Locate every line in the records below that holds the word "part" and return each one.

AVAILABLE DATA:
· · · · ·

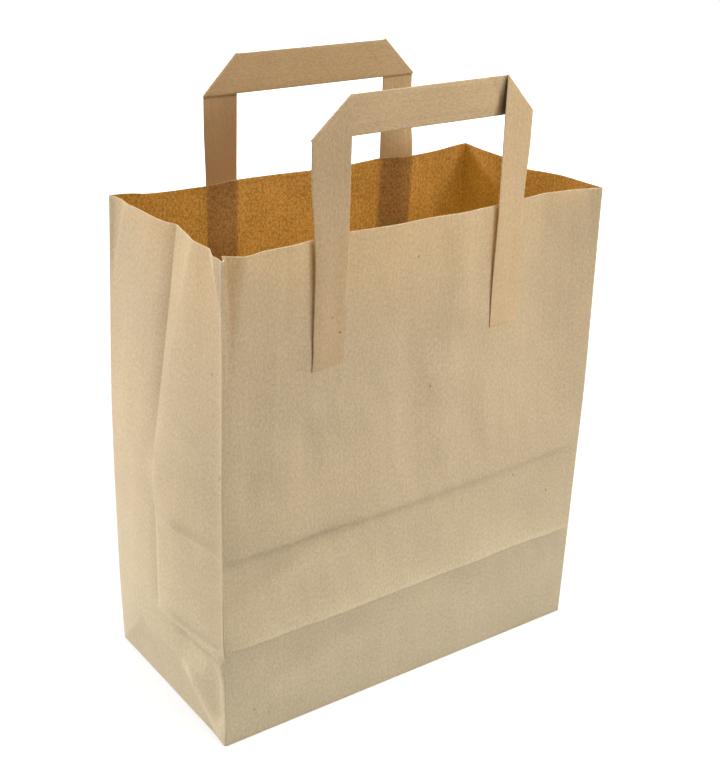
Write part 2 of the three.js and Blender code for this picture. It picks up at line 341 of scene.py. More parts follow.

· · · · ·

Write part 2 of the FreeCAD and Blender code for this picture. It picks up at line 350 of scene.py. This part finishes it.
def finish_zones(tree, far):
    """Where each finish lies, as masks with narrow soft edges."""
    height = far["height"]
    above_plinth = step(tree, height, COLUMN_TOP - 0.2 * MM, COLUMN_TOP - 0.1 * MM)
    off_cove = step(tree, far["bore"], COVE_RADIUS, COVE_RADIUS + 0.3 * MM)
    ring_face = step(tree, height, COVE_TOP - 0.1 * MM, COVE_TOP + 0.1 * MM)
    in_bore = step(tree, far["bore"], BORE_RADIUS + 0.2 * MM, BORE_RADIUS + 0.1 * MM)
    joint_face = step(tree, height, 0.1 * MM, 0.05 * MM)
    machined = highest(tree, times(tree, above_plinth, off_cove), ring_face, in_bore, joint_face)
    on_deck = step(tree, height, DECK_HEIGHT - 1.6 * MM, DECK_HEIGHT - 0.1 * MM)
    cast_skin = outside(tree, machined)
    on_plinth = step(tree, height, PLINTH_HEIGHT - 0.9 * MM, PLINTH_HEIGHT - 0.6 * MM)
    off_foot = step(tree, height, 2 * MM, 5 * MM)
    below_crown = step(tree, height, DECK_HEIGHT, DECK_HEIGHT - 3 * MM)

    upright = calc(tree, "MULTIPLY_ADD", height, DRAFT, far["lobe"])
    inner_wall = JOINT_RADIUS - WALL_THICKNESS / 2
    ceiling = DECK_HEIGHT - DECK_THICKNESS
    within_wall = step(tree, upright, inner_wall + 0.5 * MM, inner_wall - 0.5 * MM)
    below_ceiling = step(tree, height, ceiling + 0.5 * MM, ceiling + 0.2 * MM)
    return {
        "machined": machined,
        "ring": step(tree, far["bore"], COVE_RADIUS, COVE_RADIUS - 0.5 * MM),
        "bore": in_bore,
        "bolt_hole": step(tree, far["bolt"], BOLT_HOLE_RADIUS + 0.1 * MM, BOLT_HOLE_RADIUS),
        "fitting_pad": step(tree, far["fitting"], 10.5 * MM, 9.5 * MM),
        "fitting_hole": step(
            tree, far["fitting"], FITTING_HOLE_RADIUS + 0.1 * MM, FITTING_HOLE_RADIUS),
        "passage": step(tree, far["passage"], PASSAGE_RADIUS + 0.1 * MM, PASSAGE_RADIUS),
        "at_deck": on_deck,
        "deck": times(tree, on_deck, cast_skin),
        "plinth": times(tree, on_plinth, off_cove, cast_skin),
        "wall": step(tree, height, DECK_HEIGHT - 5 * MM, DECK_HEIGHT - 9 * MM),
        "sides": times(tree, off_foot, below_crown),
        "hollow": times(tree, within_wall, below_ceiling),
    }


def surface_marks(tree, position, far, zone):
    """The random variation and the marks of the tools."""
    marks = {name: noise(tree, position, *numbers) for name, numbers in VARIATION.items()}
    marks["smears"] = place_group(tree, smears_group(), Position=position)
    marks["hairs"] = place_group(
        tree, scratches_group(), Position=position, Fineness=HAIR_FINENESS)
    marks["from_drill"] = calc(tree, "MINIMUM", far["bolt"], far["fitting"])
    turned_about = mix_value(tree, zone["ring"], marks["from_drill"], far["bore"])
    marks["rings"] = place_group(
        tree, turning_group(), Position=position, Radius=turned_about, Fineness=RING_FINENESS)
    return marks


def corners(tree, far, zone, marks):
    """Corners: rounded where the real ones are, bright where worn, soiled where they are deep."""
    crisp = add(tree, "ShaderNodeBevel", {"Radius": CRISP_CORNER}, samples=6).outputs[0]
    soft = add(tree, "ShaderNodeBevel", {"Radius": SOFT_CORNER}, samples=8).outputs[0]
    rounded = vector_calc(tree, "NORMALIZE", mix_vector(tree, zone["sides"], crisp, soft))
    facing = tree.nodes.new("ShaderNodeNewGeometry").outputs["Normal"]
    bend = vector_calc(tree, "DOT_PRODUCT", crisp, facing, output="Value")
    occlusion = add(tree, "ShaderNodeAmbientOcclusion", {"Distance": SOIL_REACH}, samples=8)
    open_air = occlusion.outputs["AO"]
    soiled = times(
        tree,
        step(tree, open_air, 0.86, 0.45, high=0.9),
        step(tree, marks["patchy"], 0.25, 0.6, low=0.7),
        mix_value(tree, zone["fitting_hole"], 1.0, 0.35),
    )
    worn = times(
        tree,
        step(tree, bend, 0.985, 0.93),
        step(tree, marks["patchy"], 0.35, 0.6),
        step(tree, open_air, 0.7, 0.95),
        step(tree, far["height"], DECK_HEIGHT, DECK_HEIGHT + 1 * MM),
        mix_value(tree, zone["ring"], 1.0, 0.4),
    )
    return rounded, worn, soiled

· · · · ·

COMPLETED TASK:
Write part 2 of the three.js and Blender code for this picture. It picks up at line 341 of scene.py. More parts follow.
Write part 2 of the FreeCAD and Blender code for this picture. It picks up at line 350 of scene.py. This part finishes it.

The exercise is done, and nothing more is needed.